The Zamindari Abolition Act 1948, land reform in the sixties and seventies and then the 73rd Amendments in the PRIs are significant points in India’s ‘agrarian relations history’, for institutionalisation of the Panchayati Raj. These reforms and community development schemes, initiated earlier, provided the background for the viability of the PRIs. As a matter of fact Panchayati Raj has borne fruit where very deep structures of land reform took place. West Bengal and Kerala are two instances where the Panchayati Raj Institutions have played a major role in sustaining village and civil society and renovating them on a more democratic and less divisive mode because of the deeper level of land reforms carried out earlier and of course the prevalence of the progressive movement.

As a matter of fact Panchayats constitute one of the superstructures over the basic structure of agrarian economy and agrarian society. The very base of this superstructure, the Panchayat system, does not match the nuances of the newly globalised and privatised economy. Agriculture is constantly the sick man in the duo of Political Economy and Agriculture and Industry combine, its growth rate oscillating between negative scoring and around two-and-a-half per cent or slightly above that mark. Even from the sectoral perspective of the economy, whereas still 73 per cent of Indians survive on agriculture, the GDP ratio generated by this sector has drastically gone down from 50 per cent in 1971 to 21 per cent in 2004. The gradual decrease of subsidies in the agriculture input has made farming uneconomic not only for the poor peasantry but the middle and upper middle peasantry too. There is a big flight from villages. According to Prof Yogendra Alagh, eight million hectares of cultivable land were left unused by the farmers in the year 2004-05. This is an alarming situation. On the other hand, corporatisation and the multinationals’ entry in agriculture are gaining ground. Contract farming has been accepted by the UP Government and a host of other governments. The small and middle peasantry economy is facing an unprecedented crisis which may lead to disastrous consequences. A 100 per cent FDI route in agriculture has also been guaranteed under the recent reform regime.
Neo-liberal economics, as well as efforts for transition to a neo-liberal economy means catastrophic consequences for Indian agriculture and rural society. Most neo-liberal economies are primarily industrial economies with very few exceptions.

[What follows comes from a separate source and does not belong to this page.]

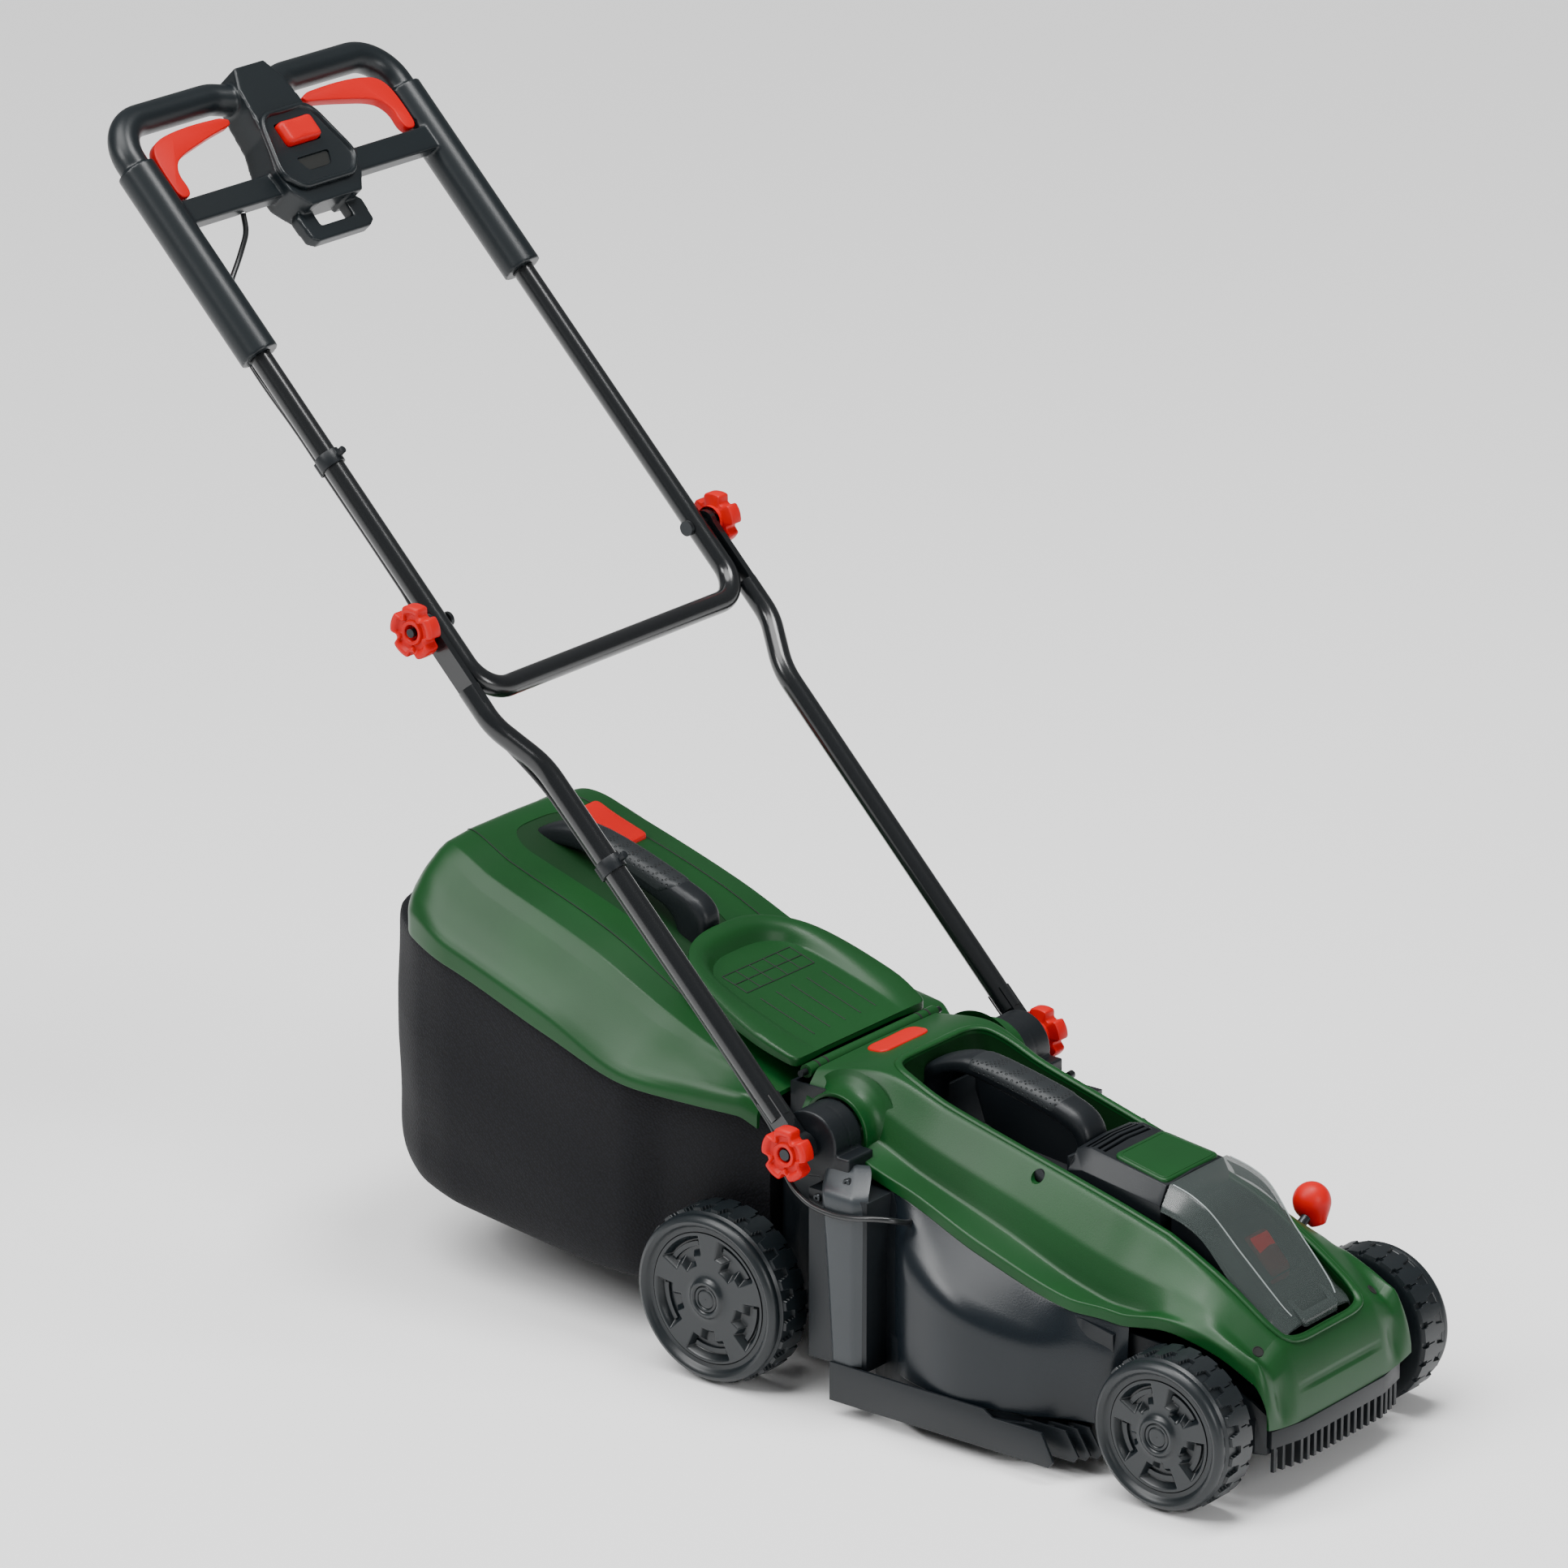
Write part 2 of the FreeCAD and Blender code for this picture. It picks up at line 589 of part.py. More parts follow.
def make_blade():
    flat = box(-blade_r, blade_r, -24, 24, 0, 3.2)
    tips = [plan_prism([(s * 95, -s * 25), (s * 160, -s * 25), (s * 160, -s * 4), (s * 110, -s * 8)],
                       -1, 5) for s in (1, -1)]
    for tip in tips:
        flat = flat.cut(tip)
    wings = [prism([V(s * 110, s * 24, 0), V(s * 152, s * 24, 0), V(s * 150, s * 27, 12),
                    V(s * 118, s * 27, 12)], V(0, -s * 2, 0)) for s in (1, -1)]
    disc = rod_z(0, 0, 0, blade_r + 5, blade_r)
    blade = flat.fuse(wings).common(disc)
    blade = blade.cut(rod_z(0, 0, -1, 10, 4.5))
    blade.translate(V(blade_centre_x, 0, blade_z))
    return biggest(blade)


def make_blade_bolt():
    head = rod_z(blade_centre_x, 0, blade_z - 7, blade_z, 9)
    return head.fuse(rod_z(blade_centre_x, 0, blade_z - 7, 59, 3.9))


def make_control_board():
    return box(310, 372, -38, 38, 176, 178).fuse(box(322, 350, -20, 20, 177, 196))


# ---------------------------------------------------------------- rear flap and hinge
# x, centre z, panel half width, rim half width, rim rise
flap_stations = [(22, 278, 60, 96, 0), (-10, 288, 62, 102, 0), (-80, 310, 60, 92, 4),
                 (-118, 321, 54, 80, 9), (-132, 327, 40, 64, 11), (-138.5, 331, 26, 48, 9)]


def make_rear_flap():
    stations = []
    for x, z, panel, rim, rise in flap_stations:
        stations.append((x, [
            (0.5, z), (panel, z), (panel + 5, z + rise), (rim - 4, z + rise),
            (rim, z - 6 + rise / 2), (rim - 4, z - 6 + rise / 2),
            (panel + 6, z - 4 + rise), (panel + 2, z - 4), (0.5, z - 4)]))
    parts = [loft_along_x(stations)]
    arm = [(18, 274.5), (32, 275.9), (36, 272), (32, 266), (22, 272)]
    for y0, y1 in ((-96, -66), (-20, 20), (66, 96)):
        parts.append(rod_y(hinge_x, hinge_z, y0, y1, 6))
        parts.append(side_prism(arm, y0, y1))
    flap = parts[0].fuse(parts[1:])
    return biggest(flap.cut(rod_y(hinge_x, hinge_z, -110, 110, 3 + run_gap)))


def make_hinge_pin():
    return rod_y(hinge_x, hinge_z, -100, 100, 3)


def make_flap_spring():
    """Torsion spring round the pin, between two hinge barrels, with one leg on the deck."""
    turns, pitch, start = 6, 2.6, 34.0
    coil = Part.makeHelix(pitch, pitch * turns, 5.2)
    ring = Part.Wire(Part.makeCircle(0.9, V(5.2, 0, 0), V(0, 1, 0)))
    spring = Part.Wire(coil).makePipeShell([ring], True, True)
    spring.rotate(V(0, 0, 0), V(1, 0, 0), -90)
    spring.translate(V(hinge_x, start, hinge_z))
    return spring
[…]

The recipe of neo-liberal economics at one stroke deprives ‘Food Sovereignty’ in an economy. Till now India survived because in spite of deceleration in agrarian production during the colonial period and then in the sixties, it had at least left the ‘subsistence base of food economy’ more or less undamaged. The entry of the corporate world as buyers in the wheat market this year has already left ‘food self-sufficiency’ in the lurch. It has been further compounded by the free-for-all speculative market of commodity futures. Establishment of business hubs has been suggested in one of the round tables of Ministers in-charge of Panchayati Raj. The idea of “business hub” in the village has been inspired from the recent Chinese experiment in expanding the market to the villages. This is a very China-specific step as China worked under a centralised command economy with complete absence of the market; so this change looks indeed very novel in the case of China. But Indian villages are well connected with the market system for thousand of years through village fairs, the haat system, a merchant community and a lively small merchant economy at the village level and the corporate world has already entered the village hinterland. The Lever Brothers gave attention to this issue some 25 years ago; since then the villages are well connected with corporate world marketing. As a matter of fact in India we need some institutionalisation which is more effective than petty proprietary-oriented marketing system. The Panchayats instead of ‘business hub” should build up ‘cooperative hub-artisan hub’ and this should be properly nurtured by institutions like the DRDA. As a matter of fact, village produce marketing cooperatives with a centralised marketing outfit at the regional and national level should be opened instead of business hub.

The Panchayats will have to cope with these gigantic tasks. Since the peasant movements have weakened and some of them have turned to futile extremism, the task of building the alternative to face the avalanche of the neo-liberal economy is near impossible; yet village India is in search for an agency for fighting the second battle of liberation in the so-called globalised world of neo-liberal economics. But this is possible only when the PRI leadership is radicalised as well as made accountable through training, capacity building and raising the input of radical consciousness. The freedom movement in the colonial days was one of the biggest educators of masses in social and political awakening. In the absence of a colossal movement like the freedom movement, the grassroot level radicalisation should be done from the Panchayat level. A radicalised Panchayat can become on instrument of alternative building. A non-radicalised Panchayat regime would at best make few enclaves of development but at the national level it will end up merely as another representative institution becoming an arena of self-seeking polity and thus perpetuating the ills of village society for long. The Panchayat movement should not be taken as mere palliatives in face of difficulties and crisis in agriculture in the era of bitter as well as homicidal neo-liberal reforms. As a matter of fact, Panchayats have to evolve the instruments of alternative Civil Society and become the base for an alternative political economy which can face the challenges of neo-liberal invasion as well as build a better political economy and civil society at the micro level in a village.